On Day 2, I attended Purpose and Practical in Historical Writing at 9 am, with Zachary Lazar, Emily Barton, Peter Ho Davies, and others. This was a wonderful panel and I learned a ton, not the least of which is that I must read Sway, Lazar’s 2008 Little Brown release. Writing historical fiction is all about creative acts of imaginative empathy, the panelists emphasized. As writers, we must find a personal route into the character, make them feel more available, and like all writing, it is about occupying the other. So how true to the historical record need you be? True enough so as not to remove the reader from the fictional dream. The verifiable facts combined with the imagination make the character come to life for a reader. If a reader knows the rules you’ve created, then you can play fast and loose with the facts.

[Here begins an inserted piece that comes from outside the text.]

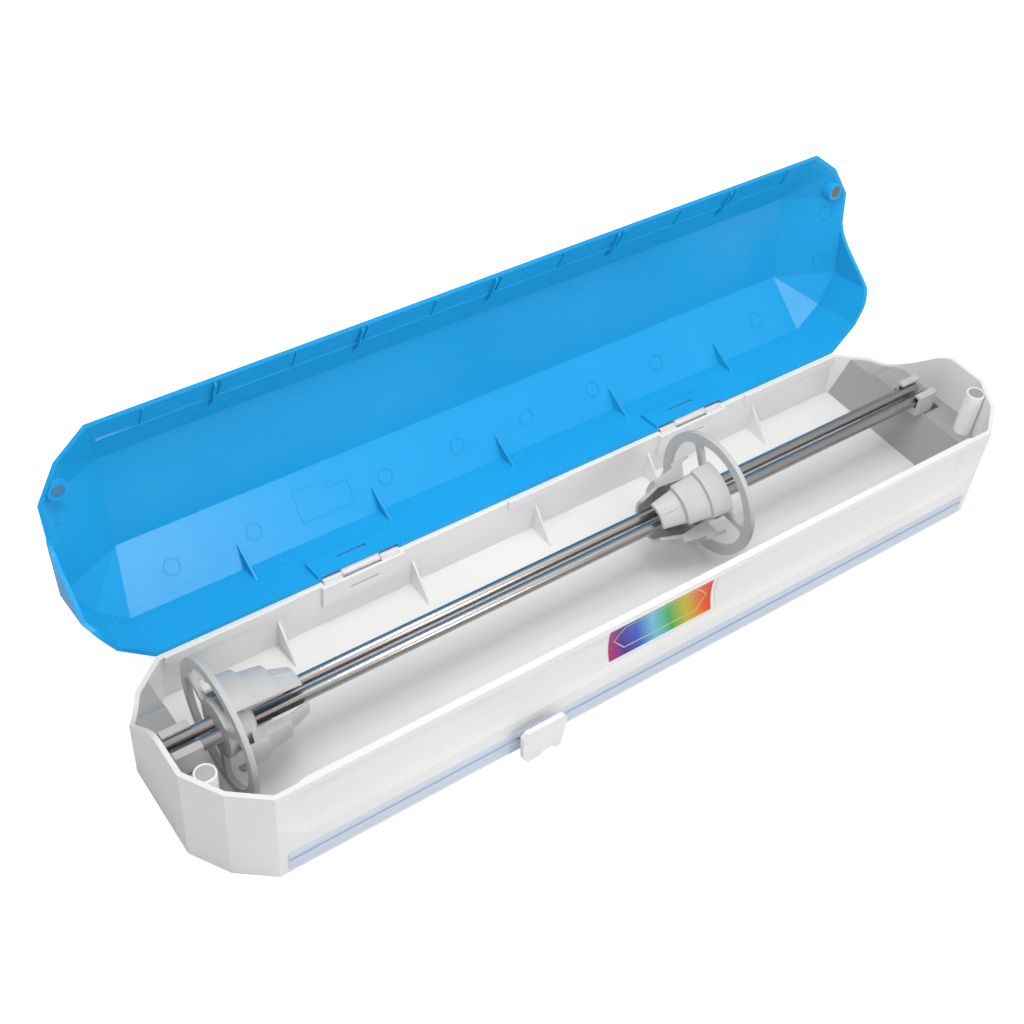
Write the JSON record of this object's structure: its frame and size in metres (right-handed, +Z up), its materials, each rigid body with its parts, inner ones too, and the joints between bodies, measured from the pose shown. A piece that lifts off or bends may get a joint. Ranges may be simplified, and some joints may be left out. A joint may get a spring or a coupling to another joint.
{
  "type": "cling film dispenser",
  "caption": "Long faceted box with a hinged lid, a pair of rods carrying sliding stepped roll holders, magnetic catches and a slide cutter in a rail on the front foot.",
  "frame": {"origin": "centre of the flat underside of the base", "axes": "+X along the box to the right seen from the front, +Y towards the hinge side, +Z up; the front wall with the cutter rail faces -Y"},
  "size_m": [0.54, 0.2055, 0.1538],
  "materials": {
    "base_white": "satin moulded",
    "lid_blue": "satin moulded",
    "holder_grey": "moulded",
    "core_grey": "moulded",
    "rod_steel": "drawn stainless",
    "magnet_nickel": "nickel plated",
    "rail_clear": "clear extruded",
    "label_foil": "printed rainbow foil",
    "hinge_white": "moulded",
    "pin_steel": "plain",
    "knob_white": "moulded",
    "blade_steel": "ground edge"
  },
  "bodies": {
    "base": {"base_shell": "base_white", "left_cradle": "holder_grey", "right_cradle": "holder_grey", "left_rod_clip": "holder_grey", "right_rod_clip": "holder_grey", "rear_rod": "rod_steel", "front_rod": "rod_steel", "left_base_magnet": "magnet_nickel", "right_base_magnet": "magnet_nickel", "cutter_rail": "rail_clear", "front_label": "label_foil", "left_hinge_base_leaf": "hinge_white", "right_hinge_base_leaf": "hinge_white", "left_hinge_pin": "pin_steel", "right_hinge_pin": "pin_steel"},
    "lid": {"lid_shell": "lid_blue", "left_lid_magnet": "magnet_nickel", "right_lid_magnet": "magnet_nickel", "left_hinge_lid_leaf": "hinge_white", "right_hinge_lid_leaf": "hinge_white"},
    "left_slider": {"left_slider_core": "core_grey", "left_core_ring": "core_grey"},
    "left_cone": {"left_roll_cone": "holder_grey"},
    "right_slider": {"right_slider_core": "core_grey", "right_core_ring": "core_grey"},
    "right_cone": {"right_roll_cone": "holder_grey"},
    "cutter": {"cutter_knob": "knob_white", "cutter_shoe": "knob_white", "cutter_blade": "blade_steel"}
  },
  "joints": [
    {"name": "lid_hinge", "type": "hinge", "parent": "base", "child": "lid", "pos_m": [0, 0.0636, 0.034], "axis": [-1, 0, 0], "range_deg": [-99.2, 0]},
    {"name": "left_holder_slide", "type": "slide", "parent": "base", "child": "left_slider", "axis": [1, 0, 0], "range_m": [0, 0.17]},
    {"name": "left_cone_spin", "type": "hinge", "parent": "left_slider", "child": "left_cone", "pos_m": [-0.237, 0, 0.0446], "axis": [1, 0, 0], "continuous": true},
    {"name": "right_holder_slide", "type": "slide", "parent": "base", "child": "right_slider", "axis": [1, 0, 0], "range_m": [-0.04, 0.159]},
    {"name": "right_cone_spin", "type": "hinge", "parent": "right_slider", "child": "right_cone", "pos_m": [0.0777, 0, 0.0446], "axis": [1, 0, 0], "continuous": true},
    {"name": "cutter_slide", "type": "slide", "parent": "base", "child": "cutter", "axis": [1, 0, 0], "range_m": [-0.131, 0.311]}
  ]
}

Day 2, at 1:30 I found myself at Editors as Readers as Writers~ a different kind of reading presented by Fourth Genre, an uber cool non-fiction magazine. The magazine’s editors read their own written responses to the pieces they had acquired for the magazine. It was here that I heard and fell in love with “the taco-Tuesday guy,” Michigan writer Richard Hackler. His voice and pacing and of course the attention to language, the effective way he used repetition… very impressive. I did not flinch paying the special AWP rate of $18 for the fall 2012 issue that contains his piece “Come with me to Taco Tuesday.” I hope I’ll be seeing more of his work. If non-fiction is his bag, perhaps he’ll submit to Under the Gum Tree.

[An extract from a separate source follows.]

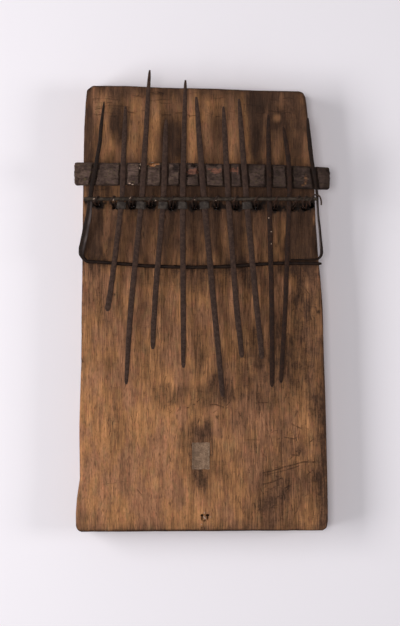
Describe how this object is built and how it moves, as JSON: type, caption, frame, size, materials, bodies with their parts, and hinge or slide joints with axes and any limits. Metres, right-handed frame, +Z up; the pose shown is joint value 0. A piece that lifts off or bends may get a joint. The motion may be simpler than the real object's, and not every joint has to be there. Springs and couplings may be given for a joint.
{
  "type": "kalimba",
  "caption": "Carved board lamellophone with forged iron tines held over a wooden backrest and an iron bridge by a wire-lashed pressure bar, with sliding sheet-iron buzzers.",
  "frame": {"origin": "centre of the board's flat underside", "axes": "+Y along the board towards the rear ends of the tines, +X across it to the right as the picture shows it, +Z up out of the playing side"},
  "size_m": [0.132, 0.238, 0.0335],
  "materials": {
    "board_wood": "hand-planed, oiled by handling, worn and stained",
    "backrest_wood": "rough, weathered and dark",
    "tine_iron": "forged, dark brown patina",
    "bar_iron": "drawn rod, grey-green patina",
    "bridge_iron": "forged, almost black patina",
    "buzzer_iron": "bent sheet, dull grey-green",
    "lashing_wire": "annealed wire, dull, rust in the turns",
    "label_paper": "aged paper, grimy at the edges"
  },
  "bodies": {
    "board": {"board": "board_wood", "backrest": "backrest_wood", "pressure_bar": "bar_iron", "lashing_wire": "lashing_wire", "front_bridge": "bridge_iron", "right_arm": "bridge_iron", "paper_label": "label_paper"},
    "tine_1": {"tine_1": "tine_iron"},
    "tongue_1": {"tongue_1": "tine_iron"},
    "tine_2": {"tine_2": "tine_iron"},
    "tongue_2": {"tongue_2": "tine_iron"},
    "tine_3": {"tine_3": "tine_iron"},
    "tongue_3": {"tongue_3": "tine_iron"},
    "tine_4": {"tine_4": "tine_iron"},
    "tongue_4": {"tongue_4": "tine_iron"},
    "tine_5": {"tine_5": "tine_iron"},
    "tongue_5": {"tongue_5": "tine_iron"},
    "tine_6": {"tine_6": "tine_iron"},
    "tongue_6": {"tongue_6": "tine_iron"},
    "tine_7": {"tine_7": "tine_iron"},
    "tongue_7": {"tongue_7": "tine_iron"},
    "tine_8": {"tine_8": "tine_iron"},
    "tongue_8": {"tongue_8": "tine_iron"},
    "tine_9": {"tine_9": "tine_iron"},
    "tongue_9": {"tongue_9": "tine_iron"},
    "buzzer_1": {"buzzer_1": "buzzer_iron"},
    "buzzer_2": {"buzzer_2": "buzzer_iron"},
    "buzzer_3": {"buzzer_3": "buzzer_iron"},
    "buzzer_4": {"buzzer_4": "buzzer_iron"},
    "buzzer_5": {"buzzer_5": "buzzer_iron"},
    "buzzer_7": {"buzzer_7": "buzzer_iron"}
  },
  "joints": [
    {"name": "tine_1_tuning", "type": "slide", "parent": "board", "child": "tine_1", "axis": [-0.1233, -0.9908, -0.0561], "range_m": [-0.003, 0.003]},
    {"name": "tongue_1_pluck", "type": "hinge", "parent": "tine_1", "child": "tongue_1", "pos_m": [-0.04602, 0.0171, 0.02581], "axis": [0.9923, -0.1235, 0], "range_deg": [-3, 3], "stiffness_Nm_per_rad": 13},
    {"name": "tine_2_tuning", "type": "slide", "parent": "board", "child": "tine_2", "axis": [-0.1033, -0.9931, -0.0562], "range_m": [-0.003, 0.003]},
    {"name": "tongue_2_pluck", "type": "hinge", "parent": "tine_2", "child": "tongue_2", "pos_m": [-0.03508, 0.0171, 0.02581], "axis": [0.9946, -0.1034, 0], "range_deg": [-3, 3], "stiffness_Nm_per_rad": 4.5},
    {"name": "tine_3_tuning", "type": "slide", "parent": "board", "child": "tine_3", "axis": [-0.0868, -0.9946, -0.0563], "range_m": [-0.003, 0.003]},
    {"name": "tongue_3_pluck", "type": "hinge", "parent": "tine_3", "child": "tongue_3", "pos_m": [-0.02325, 0.0171, 0.02581], "axis": [0.9962, -0.087, 0], "range_deg": [-3, 3], "stiffness_Nm_per_rad": 6.6},
    {"name": "tine_4_tuning", "type": "slide", "parent": "board", "child": "tine_4", "axis": [0.0056, -0.9984, -0.0565], "range_m": [-0.003, 0.003]},
    {"name": "tongue_4_pluck", "type": "hinge", "parent": "tine_4", "child": "tongue_4", "pos_m": [-0.00979, 0.0171, 0.02581], "axis": [1, 0.0056, 0], "range_deg": [-3, 3], "stiffness_Nm_per_rad": 5.3},
    {"name": "tine_5_tuning", "type": "slide", "parent": "board", "child": "tine_5", "axis": [0.0941, -0.994, -0.0563], "range_m": [-0.003, 0.003]},
    {"name": "tongue_5_pluck", "type": "hinge", "parent": "tine_5", "child": "tongue_5", "pos_m": [0.00469, 0.0171, 0.02581], "axis": [0.9955, 0.0943, 0], "range_deg": [-3, 3], "stiffness_Nm_per_rad": 4.2},
    {"name": "tine_6_tuning", "type": "slide", "parent": "board", "child": "tine_6", "axis": [0.0758, -0.9955, -0.0564], "range_m": [-0.003, 0.003]},
    {"name": "tongue_6_pluck", "type": "hinge", "parent": "tine_6", "child": "tongue_6", "pos_m": [0.0165, 0.0171, 0.02581], "axis": [0.9971, 0.0759, 0], "range_deg": [-3, 3], "stiffness_Nm_per_rad": 5.9},
    {"name": "tine_7_tuning", "type": "slide", "parent": "board", "child": "tine_7", "axis": [0.0941, -0.994, -0.0563], "range_m": [-0.003, 0.003]},
    {"name": "tongue_7_pluck", "type": "hinge", "parent": "tine_7", "child": "tongue_7", "pos_m": [0.02659, 0.0171, 0.02581], "axis": [0.9955, 0.0943, 0], "range_deg": [-3, 3], "stiffness_Nm_per_rad": 6},
    {"name": "tine_8_tuning", "type": "slide", "parent": "board", "child": "tine_8", "axis": [0.0241, -0.9981, -0.0565], "range_m": [-0.003, 0.003]},
    {"name": "tongue_8_pluck", "type": "hinge", "parent": "tine_8", "child": "tongue_8", "pos_m": [0.03559, 0.0171, 0.02581], "axis": [0.9997, 0.0241, 0], "range_deg": [-3, 3], "stiffness_Nm_per_rad": 3.9},
    {"name": "tine_9_tuning", "type": "slide", "parent": "board", "child": "tine_9", "axis": [-0.0352, -0.9978, -0.0565], "range_m": [-0.003, 0.003]},
    {"name": "tongue_9_pluck", "type": "hinge", "parent": "tine_9", "child": "tongue_9", "pos_m": [0.04353, 0.0171, 0.02581], "axis": [0.9994, -0.0353, 0], "range_deg": [-3, 3], "stiffness_Nm_per_rad": 3.8},
    {"name": "buzzer_1_slide", "type": "slide", "parent": "board", "child": "buzzer_1", "axis": [-0.1233, -0.9908, -0.0561], "range_m": [0, 0.025]},
    {"name": "buzzer_2_slide", "type": "slide", "parent": "board", "child": "buzzer_2", "axis": [-0.1033, -0.9931, -0.0562], "range_m": [0, 0.025]},
    {"name": "buzzer_3_slide", "type": "slide", "parent": "board", "child": "buzzer_3", "axis": [-0.0868, -0.9946, -0.0563], "range_m": [0, 0.025]},
    {"name": "buzzer_4_slide", "type": "slide", "parent": "board", "child": "buzzer_4", "axis": [0.0056, -0.9984, -0.0565], "range_m": [0, 0.025]},
    {"name": "buzzer_5_slide", "type": "slide", "parent": "board", "child": "buzzer_5", "axis": [0.0941, -0.994, -0.0563], "range_m": [0, 0.025]},
    {"name": "buzzer_7_slide", "type": "slide", "parent": "board", "child": "buzzer_7", "axis": [0.0941, -0.994, -0.0563], "range_m": [0, 0.025]}
  ]
}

The last panel I attended on this second day was Write Short, Think Long: Exploring the Craft of Writing Flash Nonfiction: a panel with Brevity’s Dinty W. Moore, the wonderful Sue Silverman (who I first heard at AWP Denver 2010), Judith Kitchen, who literally wrote the books on flash non-fiction, and others. It was inspired, at least in part, by the release of Rose Metal Press’ new release, edited by Moore, The Field Guide to Writing Flash Nonfiction. What does digression, so important to a longer piece, look like in a piece that doesn’t go much longer than 750 words? There must be associative connections, a double exposure in each sentence— the voice of innocence and the voice of experience compressed. The images must convey the totality of experience.  I enjoyed the discussion of the second person in a flash non-fiction piece: It is a disguised I, also an epistolary form, a way of addressing the reader, and this is what I found new and interesting— a way to avoid sounding like you’re delivering a eulogy of the subject.

At happy hour, I cruised over to Bukowski’s for a Belgian beer. The beer hit the spot and seemed an appropriate venue but, honestly, I don’t think the man would be caught dead at the place. Dinner at the Trident Book Store and Cafe… what’s not to like? Well, the falafel (it was rather like a hockey puck), but it’s a cool indie bookstore (the breakfast was better).

Creative Nonfiction Editors Explain Logistical Challenges, at 9 am the final morning, helped to remind me that an editor is a mediator who helps the writer put his or her best foot forward. The reason a non-fiction editor includes fact checking as part of a copy edit is because they want both the writer and the magazine not to look foolish. You don’t want to jolt the reader out of the experience.

In Changing the Sheets: How Best to Get Sex on the Page, four writers read sex scenes from their books. They were very different from each other, and after a Bloody Mary lunch, extremely entertaining. How often is a sex scene really about sex? When does vulgar make sense? All of these questions were raised, and no clear answer was ever given, as it seemed the panelists intended to have us answer them for ourselves. I most enjoyed the “panel’s designated prude,” Chris Bachelder.  His theory was that guilt and shame are the existential bits of sex, and the aim should be to defamiliarize the action, to complicate it. In literary fiction, there has to be a balance between psychology and anatomy so that it isn’t sentimentalism and it isn’t porn. The stifled want is way better than the sex in a literary work, they suggested. A takeaway message: A sex scene must always advance a plot. And panels are better after a Bloody Mary.

Shadow Show: The Influence of Ray Bradbury, during the last session of the final day, was a panel inspired by a new anthology of the same name produced by panelists Sam Weller and Mort Castle. Alice Hoffman was also on this panel, and she delivered some lovely one-liners, including “Stories are really the only thing that matter,” and the recognition that “stories can save readers.” The panelists reflected on how Bradbury influenced them and other writers and how he fought against category and crossed genre. He “refused to be bound by the sales department.” He is credited for telling other writers: your first audience should be you. My take away:

Jump off the cliff and build your wings on the way down.